So the "try" here is the root, and the "purge" verb is dependent on it as an xcomp (open clausal complement). 

*see: https://universaldependencies.org/u/dep/xcomp.html*

From looking at the CoNNL-U format dataset (manually), I know that the predicates dependent on "try" in "try" constructions of interest are dependent in the xcomp relation. Let's test again (ID from list of "try" sentences):

In [29]:
print_udep('ewt-train-11637')

ewt-train-11637
I eventually decided to just pay the balance even though the doctor has already been paid , but now the collection agency is trying to say another reversal of $ 160.00 has come through .
ewt-train-11637-syntax-1	I	I	PRP	PRON	ewt-train-11637-syntax-3:nsubj
ewt-train-11637-syntax-2	eventually	eventually	RB	ADV	ewt-train-11637-syntax-3:advmod
ewt-train-11637-syntax-3	decided	decide	VBD	VERB	ewt-train-11637-root-0:root
ewt-train-11637-syntax-4	to	to	TO	PART	ewt-train-11637-syntax-6:mark
ewt-train-11637-syntax-5	just	just	RB	ADV	ewt-train-11637-syntax-6:advmod
ewt-train-11637-syntax-6	pay	pay	VB	VERB	ewt-train-11637-syntax-3:xcomp
ewt-train-11637-syntax-7	the	the	DT	DET	ewt-train-11637-syntax-8:det
ewt-train-11637-syntax-8	balance	balance	NN	NOUN	ewt-train-11637-syntax-6:dobj
ewt-train-11637-syntax-9	even	even	RB	ADV	ewt-train-11637-syntax-16:advmod
ewt-train-11637-syntax-10	though	though	IN	SCONJ	ewt-train-11637-syntax-16:mark
ewt-train-11637-syntax-11	the	the	DT	DET	ewt-tr

"try" here is dependent on "decide", and yep, "say" is dependent on "try" in xcomp relation.

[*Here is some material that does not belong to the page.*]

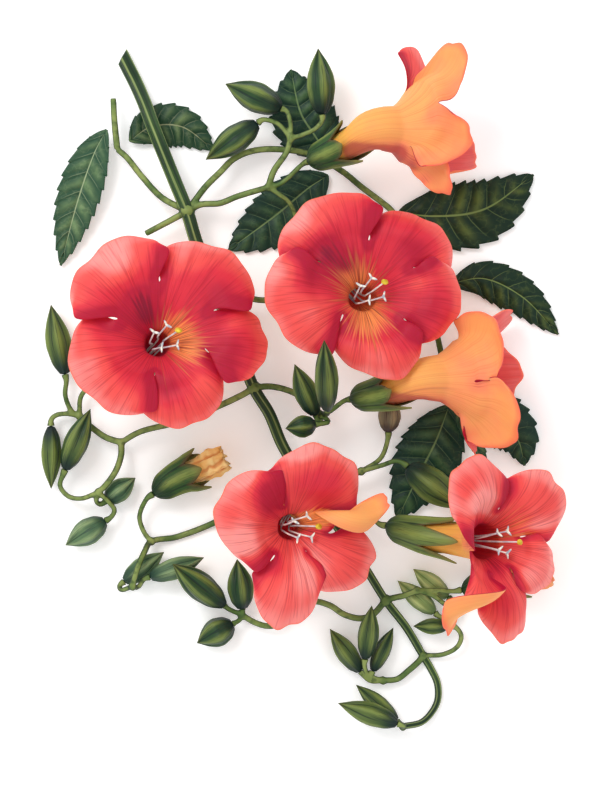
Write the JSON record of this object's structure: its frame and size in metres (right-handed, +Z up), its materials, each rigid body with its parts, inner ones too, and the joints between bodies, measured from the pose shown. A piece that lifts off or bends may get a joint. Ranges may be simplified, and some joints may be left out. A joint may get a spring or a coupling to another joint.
{
  "type": "trumpet vine",
  "caption": "Cut flowering spray of trumpet vine lying on a surface: a branched stem with open red trumpet flowers, closed green buds and toothed leaflets.",
  "frame": {"origin": "middle of the spray's outline, on the surface that it lies on", "axes": "+Y up the spray towards the cut end of the stem, +Z up from the surface, the way the open flowers face"},
  "size_m": [0.2002, 0.2614, 0.066],
  "materials": {
    "stem": "fibrous green stalk, satin",
    "petal": "thin petal, soft satin sheen",
    "stamen": "pale filaments, matte",
    "calyx": "leathery green, satin",
    "opening_petal": "crumpled young petal, matte",
    "bud": "leathery green, satin",
    "pale_bud": "young pale green, satin",
    "leaf": "dark green blade, satin",
    "pale_leaf": "underside of a blade, matte"
  },
  "bodies": {
    "root": {"stem": "stem", "flower_left_corolla": "petal", "flower_left_calyx": "calyx", "flower_left_stamens": "stamen", "flower_centre_corolla": "petal", "flower_centre_calyx": "calyx", "flower_centre_stamens": "stamen", "flower_lower_corolla": "petal", "flower_lower_calyx": "calyx", "flower_lower_stamens": "stamen", "flower_top_corolla": "petal", "flower_top_calyx": "calyx", "flower_top_stamens": "stamen", "flower_right_corolla": "petal", "flower_right_calyx": "calyx", "flower_right_stamens": "stamen", "flower_low_right_corolla": "petal", "flower_low_right_calyx": "calyx", "flower_low_right_stamens": "stamen", "opening_flower_corolla": "opening_petal", "opening_flower_calyx": "calyx", "half_open_bud_corolla": "opening_petal", "half_open_bud_calyx": "calyx", "bud_01": "bud", "bud_02": "bud", "bud_03": "bud", "bud_04": "bud", "bud_05": "bud", "bud_06": "bud", "bud_07": "bud", "bud_08": "bud", "bud_09": "bud", "bud_10": "bud", "bud_11": "bud", "bud_12": "bud", "bud_13": "bud", "bud_14": "bud", "bud_15": "bud", "bud_16": "bud", "bud_17": "bud", "bud_18": "bud", "bud_19": "pale_bud", "bud_20": "pale_bud", "bud_21": "bud", "bud_22": "bud", "bud_23": "bud", "bud_24": "bud", "bud_25": "bud", "bud_26": "bud", "leaf_upper_left": "leaf", "leaf_hanging": "leaf", "leaf_top": "leaf", "leaf_middle": "leaf", "leaf_right": "leaf", "leaf_behind": "leaf", "leaf_lower": "leaf", "leaf_low_right": "leaf", "leaf_edge_on": "pale_leaf"}
  },
  "joints": []
}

### 4-1. Trying out helper functions (from Na-Rae - thank you!)

In [30]:
def find_xcomp(*args):
    """takes two arguments as a list: tree ID, and node1 ID which corresponds to the try verb's ID
    returns node ID of the token that's dependent on the try verb with xcomp relation"""
    tree, node1 = args[0], args[1]
    edges = uds[tree].syntax_edges()
    for ((n1,n2),v) in edges.items():
        if n1==node1 and v['deprel']=='xcomp':
            return(n2)

In [31]:
find_xcomp('ewt-train-133', 'ewt-train-133-syntax-4') 

'ewt-train-133-syntax-6'

In [32]:
find_xcomp('ewt-train-133', 'ewt-train-133-syntax-2')
# no xcomp dependent node; returns null

In [33]:
def get_node_info(s,nodeid):
    "takes sentence_id and node_id, returns form, lemma, xpos, upos"
    ndict= uds[s].syntax_nodes[nodeid]
    return (ndict['form'], ndict['lemma'], ndict['xpos'], ndict['upos'])

In [34]:
get_node_info('ewt-train-133', 'ewt-train-133-syntax-18')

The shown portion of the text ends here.